4Like Henriette Caillaux, Villain was acquitted, but only after spending the entire war in prison. His trial took place in March 1919. The defense attorney, Alexandre Zévaès, addressed the jurors as follows: “Your sentence will have no political significance. It will be a verdict of pardon and forgetfulness effacing our prewar hatreds.” In L’Humanité, Marcel Cachin asked what the true meaning of the jury’s “lamentable gesture” may have been. “Perhaps it meant to affirm that … the real assassin [the warmongering demagogues], who had found a mere instrument in Villain, was not in court, that they didn’t want to incarcerate the poor stooge who, on a day of lunacy, had held the revolver that killed our friend. Or perhaps this jury of Parisian bourgeois privately approved of his abominable act. We are told that the verdict was reached quickly.”
5After the Zimmerwald Conference of 1915, at which Lenin organized opposition to the “imperialist war,” he wrote the pamphlet Socialism and War, denouncing Socialists who collaborated with their national governments as “social-chauvinists.”
6The Confédération Générale du Travail—a large confederation of unions.
7Jouhaux delivered a feeble palinode after the war, in 1918, at the thirteenth congress of the CGT. “What was the psychological phenomenon, so to speak, that oriented my thought in the direction it took?” he asked, referring to his eulogy at Jaurès’s funeral. “I’m hard put to say what it was. There are circumstances in the life of a man that make him evoke more or less forcefully thoughts that seemed foreign to him but which are the baggage of traditions he carries within himself.

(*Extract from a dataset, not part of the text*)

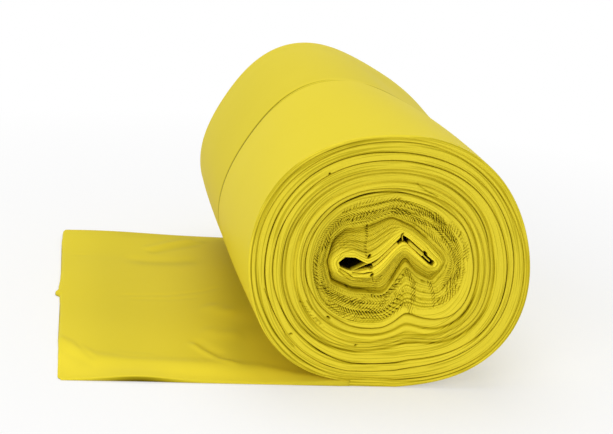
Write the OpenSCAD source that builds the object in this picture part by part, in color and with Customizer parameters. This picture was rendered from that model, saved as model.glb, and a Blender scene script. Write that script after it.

Perhaps I lived one of those moments.” His capitulation to the war effort was, he implied, attributable to the martial impulse of his revolutionary unconscious. On the Right and Left, the unconscious was invoked for good and ill, as a responsible party.
8A young soldier writing from the front formulated a German version of the received idea: “We know full well that we are fighting for the German idea of the world, that we are defending German feeling against Asiatic barbarism and Latin indifference.”